- Episode no.: Season 16 Episode 4
- Directed by: Trey Parker
- Written by: Trey Parker
- Production code: 1604
- Original air date: April 4, 2012

Episode chronology
| ← Previous "Faith Hilling" | Next → "Butterballs" |
- South Park season 16

= Jewpacabra =

"Jewpacabra" /ˈdʒuːpəˈka:bɹə/ is the fourth episode of the sixteenth season of the American animated sitcom South Park, and the 227th episode of the series overall. It premiered on Comedy Central in the United States on April 4, 2012. In this episode, South Park's big Easter egg hunt is in jeopardy when there are rumors of a dangerous beast lurking in the woods nearby. Cartman tries to warn everyone that their lives are at risk if they participate in the egg hunt. No one believes him until he produces video evidence of the mysterious being. The episode was written and directed by Trey Parker and was rated TV-MA LV in the United States.

==Plot==
When Kyle finds his mother educating Cartman on Passover, because of a claimed interest in Jewish culture on Cartman's part, Kyle is suspicious. Cartman tells Kyle and his other schoolmates of a blood-sucking creature called "Jewpacabra" that preys on children, and mentions reports of incidents that he implies are the result of the creature. Kyle denounces this idea, and accuses Cartman of spreading lies, as there is no such creature. Cartman does not relent in his efforts, taking Butters with him to hunt the Jewpacabra, and showing video tape of their efforts to the executives of Sooper Foods, in an attempt to convince them to cancel their Easter egg hunt and let him be the only one allowed to do the Easter egg hunt.

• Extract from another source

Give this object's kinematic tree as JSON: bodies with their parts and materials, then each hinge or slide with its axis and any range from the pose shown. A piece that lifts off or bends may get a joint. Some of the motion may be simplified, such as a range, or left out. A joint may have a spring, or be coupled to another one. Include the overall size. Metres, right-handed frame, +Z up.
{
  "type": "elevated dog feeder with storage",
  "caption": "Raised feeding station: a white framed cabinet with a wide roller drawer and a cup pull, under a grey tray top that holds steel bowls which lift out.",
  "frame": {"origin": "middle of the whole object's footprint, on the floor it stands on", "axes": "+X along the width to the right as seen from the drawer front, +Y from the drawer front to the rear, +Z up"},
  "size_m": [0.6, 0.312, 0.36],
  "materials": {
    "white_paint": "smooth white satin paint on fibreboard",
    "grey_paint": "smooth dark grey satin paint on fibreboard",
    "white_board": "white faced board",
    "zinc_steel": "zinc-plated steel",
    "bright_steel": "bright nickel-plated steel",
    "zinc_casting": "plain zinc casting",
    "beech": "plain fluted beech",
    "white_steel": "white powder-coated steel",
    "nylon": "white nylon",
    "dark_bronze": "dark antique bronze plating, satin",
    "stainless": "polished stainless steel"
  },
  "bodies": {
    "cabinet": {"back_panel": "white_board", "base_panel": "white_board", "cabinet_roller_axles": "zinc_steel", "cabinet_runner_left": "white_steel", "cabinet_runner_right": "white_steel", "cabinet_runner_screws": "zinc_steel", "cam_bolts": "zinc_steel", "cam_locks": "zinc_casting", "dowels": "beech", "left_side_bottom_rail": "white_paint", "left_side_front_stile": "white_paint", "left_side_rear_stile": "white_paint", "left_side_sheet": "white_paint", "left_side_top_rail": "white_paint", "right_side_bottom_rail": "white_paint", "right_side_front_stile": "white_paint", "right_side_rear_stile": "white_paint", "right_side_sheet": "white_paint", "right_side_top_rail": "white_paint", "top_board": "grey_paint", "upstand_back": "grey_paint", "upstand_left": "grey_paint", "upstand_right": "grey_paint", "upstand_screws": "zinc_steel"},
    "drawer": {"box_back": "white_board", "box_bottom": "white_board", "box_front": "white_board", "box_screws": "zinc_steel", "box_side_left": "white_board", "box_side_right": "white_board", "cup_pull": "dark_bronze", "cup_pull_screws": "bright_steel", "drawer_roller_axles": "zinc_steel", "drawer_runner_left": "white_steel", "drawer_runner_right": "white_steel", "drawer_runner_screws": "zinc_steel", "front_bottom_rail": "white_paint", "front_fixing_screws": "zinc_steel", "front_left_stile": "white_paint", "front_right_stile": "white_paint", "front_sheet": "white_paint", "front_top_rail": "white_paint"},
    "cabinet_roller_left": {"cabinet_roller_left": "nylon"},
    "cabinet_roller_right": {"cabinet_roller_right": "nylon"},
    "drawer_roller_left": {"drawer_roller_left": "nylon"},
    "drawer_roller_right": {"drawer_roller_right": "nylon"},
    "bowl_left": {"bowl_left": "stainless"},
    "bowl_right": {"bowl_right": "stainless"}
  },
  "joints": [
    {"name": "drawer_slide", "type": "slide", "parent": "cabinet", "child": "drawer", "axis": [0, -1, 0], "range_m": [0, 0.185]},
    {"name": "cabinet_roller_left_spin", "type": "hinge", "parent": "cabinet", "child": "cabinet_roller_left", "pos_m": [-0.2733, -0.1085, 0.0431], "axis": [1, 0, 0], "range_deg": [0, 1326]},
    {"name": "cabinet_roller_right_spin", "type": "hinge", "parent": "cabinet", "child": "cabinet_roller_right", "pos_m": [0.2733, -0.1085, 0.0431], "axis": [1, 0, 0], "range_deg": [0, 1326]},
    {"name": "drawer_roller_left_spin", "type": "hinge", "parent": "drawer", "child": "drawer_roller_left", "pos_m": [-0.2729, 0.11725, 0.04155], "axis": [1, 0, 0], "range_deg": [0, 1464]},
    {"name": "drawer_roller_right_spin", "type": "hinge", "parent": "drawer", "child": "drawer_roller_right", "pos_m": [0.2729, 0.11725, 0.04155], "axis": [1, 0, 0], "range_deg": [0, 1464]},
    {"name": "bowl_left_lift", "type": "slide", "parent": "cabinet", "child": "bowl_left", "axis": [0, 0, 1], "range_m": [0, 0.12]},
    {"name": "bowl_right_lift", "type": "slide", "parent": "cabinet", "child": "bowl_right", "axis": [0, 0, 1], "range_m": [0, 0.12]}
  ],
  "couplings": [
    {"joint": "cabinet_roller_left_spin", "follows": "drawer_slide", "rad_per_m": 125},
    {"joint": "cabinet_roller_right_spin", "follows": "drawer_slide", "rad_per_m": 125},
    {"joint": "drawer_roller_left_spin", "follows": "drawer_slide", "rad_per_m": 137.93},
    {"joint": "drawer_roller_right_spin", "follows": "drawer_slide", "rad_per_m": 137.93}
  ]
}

The executives show the video to a team of experts at the Bigfoot Field Researchers Organization (BFRO), who confirm that it is evidence of an actual Jewpacabra, and tell Cartman that the creature will come after him because he exposed its existence. This frightens Cartman into hiding in a church with Tolkien, Craig and Butters, whom Cartman pays $20 to protect him. Cartman is nonetheless abducted by the Sooper Foods executives, who dress him in an Easter bunny costume and chain him to a cement block in a field in order to sacrifice him to the Jewpacabra, which will make the Easter egg hunt possible. When Kyle appears before Cartman, Cartman pleads with him to help him escape, but when Kyle says he will only do so if Cartman admits he lied about the Jewpacabra, Cartman's inability to be honest about what caused his predicament causes Kyle to abandon him. BFRO then see Cartman and think he is a real life "Bunny-Man", so they shoot him with a tranquilizer and hope to make an Animal Planet program documenting their capture, but instead of taking Cartman as their evidence, they take the gun with which they shot him.

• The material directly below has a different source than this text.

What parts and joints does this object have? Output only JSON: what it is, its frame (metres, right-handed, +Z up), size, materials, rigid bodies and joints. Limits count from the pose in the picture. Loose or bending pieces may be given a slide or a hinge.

Cartman then experiences a tranquilizer-induced dream. He awakes in Ancient Egypt amidst a swarm of locusts and downpour of frogs. He asks "his Hebrew friend" Kyle about it, who tells him the Plagues of Egypt are the result of a cruel and capricious God. He asks his father the Pharaoh (portrayed as a troubled but fair ruler) for advice, but their conversation (including a musical number) is interrupted by the Jews beginning to graphically slaughter lambs, so as to avoid the tenth plague. In abject religious terror, Cartman swears to God that if he is spared, he will become Jewish.

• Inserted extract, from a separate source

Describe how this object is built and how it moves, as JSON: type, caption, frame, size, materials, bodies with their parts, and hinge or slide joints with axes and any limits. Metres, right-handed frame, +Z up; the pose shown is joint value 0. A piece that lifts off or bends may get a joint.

Meanwhile, Kyle has a change of heart and frees the delirious Cartman from his captivity, takes him home, and puts him to bed. When Cartman awakens with no knowledge of how he got home, he classifies the experience as a religious epiphany, and announces to everyone at the Easter egg hunt that he has converted to Judaism. When he tells everyone that they should convert too by recognizing Jehovah as their true God and denying Christ, the assembled Christians label Cartman as a heathen and return to their hunt. Cartman apologizes to Kyle, saying he now knows what he feels like to be mocked by others for being Jewish, and the two wish each other a Happy Passover. The camera then pans up to a Star of David shining at the center of the Sun.

==Critical reaction==
Jacob Kleinman of the International Business Times thought the episode was generally "solid", though not as funny as the previous week's episode. Kleinman singled out the ancient Egypt sequence as his favorite, and also thought that the manner in which Cartman's Jewpacabra stories backfired on him were "hilarious, historic and extremely shocking".